The anticlimax at the end in which Koudjina
is shown in his daily activity begging
on the street to make his living, is almost
ironically contrasted with the impact
of his rediscovery in the
local context: the repercussions of the
MARKET appear to have been picked up in
Niamey. A proud owner of some old personal
photographs taken by Koudjina comes up
to him in the street where he is begging
and asks him to sign them. An absurd scene
amplified by the fact that the autograph-hunter
is not equipped with his own pen. A clear
understanding of market value is not hidden
here in a socio-economical context where
survival rules the law. When Koudjina
is smart enough not to reveal the existence
of the negatives, the embarrassment of
the capitalist character of the quest
is charmingly covered up in the view that
after all:
it is all about
souvenirs". This last scene
sums up the films title and its
voyeuristic style, which sometimes is
unbearable in its intrusiveness. Through
this it becomes a transparent mirroring
of its own strategies of nostalgia and
the exploitation of a guilty conscience,
which is legitimated in the context of
a documentary film market that is currently
predominantly driven by the vicarious
engagement with misery and victim-hood.
This problematic that every documentary
filmmaker has to negotiate, is compensated
here particularly through the main characters
openness and generosity in sharing their
memories and glimpses into their lives.
(3)
The last (but not least) word should certainly
go to Philippe Koudjina himself whose
voice one hopes to hear more. His calm
and modest personality, photographic sensibility
and legacy should not be left to the archivists
and historians of the future although
it may be a constituency who, like anthropologists,
would value the present more than the
past and could leaver Koudjinas
work from a nostalgic souvenir to a critical,
respectful and dignified re-evaluation
in a more sophisticated cultural, historical
contextualisation than the art market
could offer.
(1) The terms in CAPITAL mark the chapters
in sequence throughout the film.
(2) Various dead media projects
have emerged, see for example one of the
early ones: http://www.deadmedia.org/notes/index-cat.html.

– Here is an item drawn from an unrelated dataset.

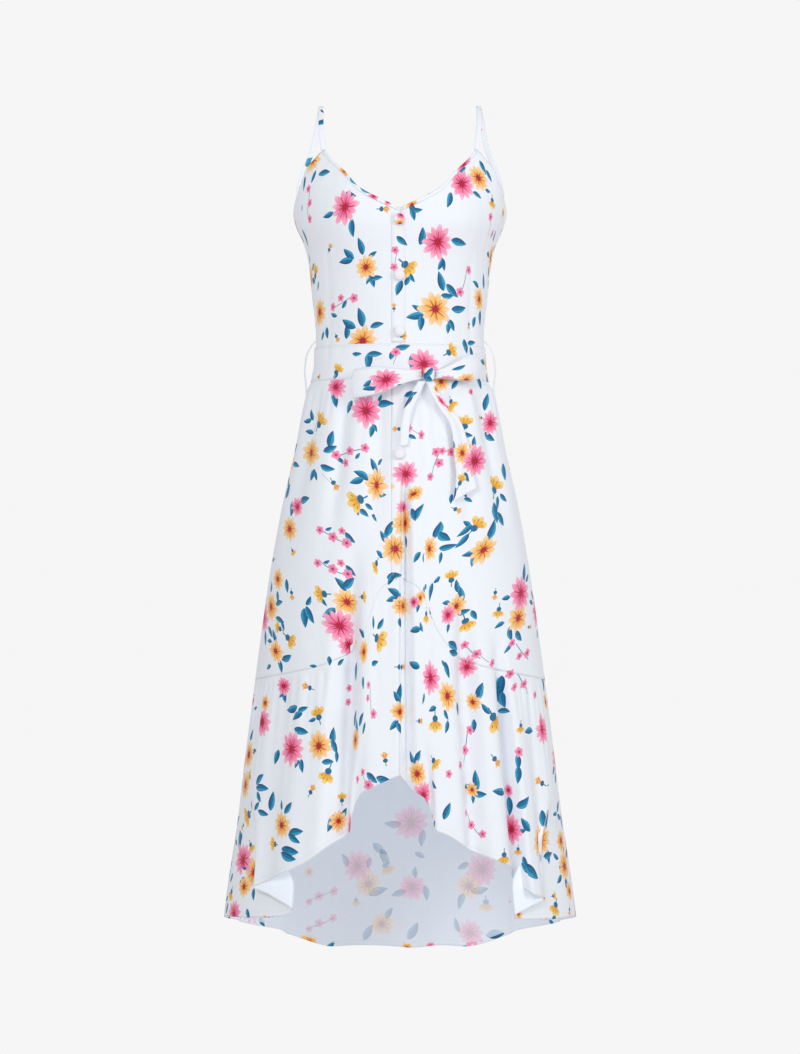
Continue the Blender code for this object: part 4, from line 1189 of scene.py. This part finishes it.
def bowKnot():
    # a wrapped band, with creases that run round it
    v = np.linspace(0.03, 0.97, 34)[:, None] * math.pi
    u = np.linspace(0.0, 2.0 * math.pi, 49)[None, :-1]
    crease = 1.0 - 0.07 * np.abs(np.sin(2.5 * u + 1.2 * np.cos(v))) ** 0.6 * np.sin(v)
    pinch = 1.0 - 0.12 * np.cos(np.cos(v) * math.pi)
    shape = np.stack([pinch * np.sin(v) * np.cos(u) * crease, np.sin(v) * np.sin(u) * crease,
                      np.broadcast_to(np.cos(v), crease.shape)], axis=-1)
    rings = basePoints(knot["across"], knot["height"], knot["lift"]) + shape * knot["half"]
    points = np.concatenate([rings.reshape(-1, 3), [rings[0].mean(axis=0), rings[-1].mean(axis=0)]])
    faces = [face[::-1] for face in tubeFaces(len(v), u.size, fans=True)]
    flat = np.column_stack([points[:, 0] + 0.128, -points[:, 2] - 0.262])
    piece = addPiece("bowKnot", "knot", points, faces, flat, ["tie"])
    layWhole(piece.data, flat, {
        "smallOne": newMotif("leaf", (0.165, 0.150), 0.012, 0.5, 0.4),
        "smallTwo": newMotif("leaf", (0.171, 0.143), 0.009, -0.9, 0.7),
        "daisyOne": newMotif("peach", (0.159, 0.137), 0.009, 0.0, 0.2)})


# Straps and belt loops

strapPrint = [newMotif(*row, 0.35) for row in (
    ("leaf", (0.004, 0.044), 0.008, 1.0), ("leaf", (0.009, 0.052), 0.009, 2.2),
    ("tulip", (0.006, 0.066), 0.008, 0.3), ("leaf", (0.008, 0.077), 0.009, 1.2),
    ("leaf", (0.002, 0.088), 0.008, 2.0), ("blossom", (0.006, 0.098), 0.006, 0.0),
    ("leaf", (0.006, 0.190), 0.009, 1.8))]


def sweptBand(name, node, points, sideways, width, thickness, offset, finish):
    # a narrow rounded band along a path
    turns = np.linspace(0.0, 2.0 * math.pi, 17)[:-1]
    outward = unit(np.cross(sideways, unit(np.gradient(points, axis=0))))
    cosine, sine = np.cos(turns[:, None]), np.sin(turns[:, None])
    flatter = np.sign(cosine) * np.sqrt(np.abs(cosine))
    rings = (points[:, None] + sideways[:, None] * width / 2.0 * flatter
             + outward[:, None] * thickness / 2.0 * sine)
    steps = np.linalg.norm(np.diff(points, axis=0), axis=1)
    along = np.concatenate([[0.0], np.cumsum(steps)])
    flat = np.stack(np.broadcast_arrays(turns * width / math.pi, along[:, None]), axis=-1)
    flat = flat.reshape(-1, 2) + offset
    faces = tubeFaces(len(points), len(turns), fans=False)
    piece = addPiece(name, node, rings.reshape(-1, 3), faces, flat, [finish])
    # one layer of sparse motifs; where two meet, the later one shows
    corners = flat[np.array(faces[:-2])]
    layer = np.full(corners.shape[:2] + (3,), noPlace)
    layer[..., 2] = 0.0
    for motif in strapPrint:
        near = (np.abs(localPlace(corners.mean(axis=1), motif)) < 1.4).all(axis=1)
        layer[near, :, 0:2] = localPlace(corners[near], motif)
        layer[near, :, 2] = motif["code"]
    blank = {label: np.zeros((0, 3)) for label in allLayers}
    writeLayers(piece.data, {**blank, "smallOne": layer.reshape(-1, 3)})


strap = {"width": 0.0078, "thickness": 0.0021, "backAngle": 102.0, "route": [
    (0.1160, -0.0480, -0.0480), (0.1178, -0.0270, -0.0180), (0.118, 0.0, 0.0009), (0.1230, 0.0210, -0.0180),
    (0.1310, 0.0300, -0.0560), (0.1440, 0.0325, -0.0900), (0.1535, 0.0300, -0.1270)]}


def shoulderStraps():
    frontEnd, backEnd = (clothPoints(angle, float(topEdge(angle)) + 0.0004)
                         for angle in (form["apexAngle"], strap["backAngle"]))
    route = np.array([frontEnd, *strap["route"], backEnd])
    steps = np.linspace(0.0, len(route) - 1, 97)
    points = np.stack([curve(steps) for curve in pathCurves(route)], axis=1)
    for _ in range(6):  # round the given route a little
        points[1:-1] = 0.25 * points[:-2] + 0.5 * points[1:-1] + 0.25 * points[2:]
    tangent = unit(np.gradient(points, axis=0))
    sideways = unit(np.array([1.0, 0.0, 0.0]) - tangent * tangent[:, :1])
    for side, name, node, start in (
            (1.0, "strapRight", "strap_right", -0.042), (-1.0, "strapLeft", "strap_left", 0.0)):
        mirror = np.array([side, 1.0, 1.0])
        sweptBand(name, node, points * mirror, sideways * mirror, strap["width"], strap["thickness"],
                  (0.0, start), "outer")


loops = {"width": 0.0040, "thickness": 0.0014, "top": -0.352, "bottom": -0.431, "route": [
    (0.1350, -0.3620), (0.1412, -0.3790), (0.1428, -0.3980), (0.1410, -0.4160)]}


def beltLoops():
    route = np.array([(halfWidthAt(-0.350) + 0.0017, loops["top"]), *loops["route"],
                      (halfWidthAt(loops["bottom"]) - 0.0015, loops["bottom"])])
    steps = np.linspace(0.0, len(route) - 1, 33)
    across, height = (curve(steps) for curve in pathCurves(route))
    for side, name, node in (
            (1.0, "beltLoopRight", "belt_loop_right"), (-1.0, "beltLoopLeft", "belt_loop_left")):
        points = np.stack([side * across, np.zeros(len(steps)), height], axis=1)
        sideways = np.tile([0.55, 0.835 * side, 0.0], (len(steps), 1))
        sweptBand(name, node, points, sideways, loops["width"], loops["thickness"], (0.004, 0.05), "plain")


sashBand()
for settings in bowLoops:
    bowLoop(settings)
for settings in tails:
    tieTail(settings)
bowKnot()
shoulderStraps()
beltLoops()
print("sash, bow, straps and belt loops ready")

buttons = {"radius": 0.0079, "height": 0.0050, "foot": 0.0015, "segments": 40,
           "levels": ((-0.184, 0.0038), (-0.2635, 0.0038), (-0.3445, 0.0038), (-0.5245, 0.0039))}


def coveredButton(number, height, lift):
    angle = math.degrees(math.asin(-0.001 / float(halfWidthAt(height))))
    seat = clothPoints(angle, height, lift, small=False)
    side = unit(clothPoints(angle + 3.0, height) - clothPoints(angle - 3.0, height))
    up = unit(clothPoints(angle, height + 0.008) - clothPoints(angle, height - 0.008))
    outward = unit(np.cross(side, up))
    radius, foot = buttons["radius"], buttons["foot"]
    rise = np.linspace(0.0, 0.5 * math.pi, 11)[1:-1]
    dome = np.column_stack([radius * np.cos(rise) ** 0.8, foot + (buttons["height"] - foot) * np.sin(rise)])
    profile = np.concatenate([[(radius * 0.84, 0.0), (radius * 0.95, 0.0006), (radius, foot)], dome])
    turn = np.linspace(0.0, 2.0 * math.pi, buttons["segments"] + 1)[:-1]
    reach, out = profile[:, :1], profile[:, 1:]
    reach = reach * (1.0 + np.where(out < 0.002, 0.012, 0.0) * np.cos(turn * 10.0))  # gathers of the cover
    rings = (seat + (reach * np.cos(turn))[..., None] * side + (reach * np.sin(turn))[..., None] * up
             + out[..., None] * outward)
    points = np.concatenate([rings.reshape(-1, 3), [seat, seat + outward * buttons["height"]]])
    flat = (points - seat) @ np.stack([side, up], axis=1)
    printed = number == 1
    piece = addPiece(f"coveredButton{number}", f"button_{number}", points,
                     tubeFaces(len(profile), len(turn), fans=True), flat, ["tie" if printed else "button"])
    if printed:
        layWhole(piece.data, flat, {"daisyOne": newMotif("peach", (0.001, -0.007), 0.009, 0.4, 0.3),
                                    "daisyTwo": newMotif("pink", (0.003, 0.006), 0.009, 0.0, 0.6)})


for number, (height, lift) in enumerate(buttons["levels"], 1):
    coveredButton(number, height, lift)
print("buttons ready")

# Studio: a pale floor in a room of the same tone, soft light and the camera

studio = {"tone": 0.915, "bounce": 0.62, "floorHeight": -1.46, "floorRadius": 60.0, "floorSides": 64,
          "roomColour": (0.93, 0.965, 1.0, 1.0), "roomStrength": 0.575, "lensLength": 79.7,
          "boxSize": 1.3, "lightAim": (0.0, 0.0, -0.7)}
softboxes = {"leftSoftbox": ((-1.2, -3.7, 0.9), 45.0), "rightSoftbox": ((2.7, -2.7, 0.3), 38.0),
             "backSoftbox": ((0.9, 3.8, 0.6), 38.0)}


def paleFloor():
    turn = np.linspace(0.0, 2.0 * math.pi, studio["floorSides"] + 1)[:-1]
    points = np.column_stack([studio["floorRadius"] * np.cos(turn), studio["floorRadius"] * np.sin(turn),
                              np.full(len(turn), studio["floorHeight"])])
    mesh = bpy.data.meshes.new("paleFloor")
    mesh.from_pydata(points.tolist(), [], [list(range(len(points)))])
    material, tree, shader = newMaterial("palePaper")
    feed(shader["Base Color"], (0.008, 0.008, 0.008, 1.0))
    feed(shader["Roughness"], 0.95)
    feed(shader["Specular IOR Level"], 0.0)
    feed(shader["Emission Color"], (1.0, 1.0, 1.0, 1.0))
    seen = addNode(tree, "LightPath", {}, "Is Camera Ray")
    feed(shader["Emission Strength"], seen * (studio["tone"] - studio["bounce"]) + studio["bounce"])
    mesh.materials.append(material)
    floor = bpy.data.objects.new("paleFloor", mesh)
    bpy.context.scene.collection.objects.link(floor)


def paleRoom():
    world = bpy.context.scene.world or bpy.data.worlds.new("softRoom")
    bpy.context.scene.world = world
    world.use_nodes = True
    tree = world.node_tree
    light = tree.nodes["Background"]
    feed(light.inputs["Color"], studio["roomColour"])
    feed(light.inputs["Strength"], studio["roomStrength"])
    ground = addNode(tree, "Background", {"Color": (1.0, 1.0, 1.0, 1.0), "Strength": studio["tone"] + 0.005})
    either = addNode(tree, "MixShader", {0: addNode(tree, "LightPath", {}, "Is Camera Ray"),
                                         1: Field(tree, light.outputs[0]), 2: ground})
    feed(tree.nodes["World Output"].inputs["Surface"], either)


def softLight(name, location, power):
    light = bpy.data.lights.new(name, "AREA")
    light.shape = "SQUARE"
    light.size = studio["boxSize"]
    light.energy = power
    lamp = bpy.data.objects.new(name, light)
    lamp.location = location
    x, y, z = np.array(studio["lightAim"]) - location
    tilt, swing = math.atan2(z, math.hypot(x, y)) + math.pi / 2.0, math.atan2(y, x) - math.pi / 2.0
    lamp.rotation_euler = (tilt, 0.0, swing)
    bpy.context.scene.collection.objects.link(lamp)


def studioCamera():
    lens = bpy.data.cameras.new("photoCamera")
    lens.lens = studio["lensLength"]
    lens.sensor_width = 36.0
    lens.sensor_fit = "AUTO"
    camera = bpy.data.objects.new("photoCamera", lens)
    camera.location = cameraPlace
    camera.rotation_euler = (math.radians(90.0), 0.0, 0.0)
    bpy.context.scene.collection.objects.link(camera)
    bpy.context.scene.camera = camera


paleFloor()
paleRoom()
for name, (location, power) in softboxes.items():
    softLight(name, location, power)
studioCamera()
bpy.context.scene.view_settings.view_transform = "Standard"
bpy.context.scene.view_settings.look = "None"
print("studio ready")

(3) This asset has been recognised not
least through the Golden Calf award for
Best Short Documentary at the Netherlands
Film Festival in 2006.
For a book that critically deals with
this subject area, see for example:
Reading the Contemporary: African Art
from Theory to the Marketplace by
Olu Oguibe, Okwui Enwezor. Institute of
International Visual Arts (INIVA), 1999.
For a review of this book see: Peffer,
John. African Modernism, from the Margins
to the Marketplace. In: Art Journal,
Vol. 62, No. 4 (Winter, 2003), pp. 101-103.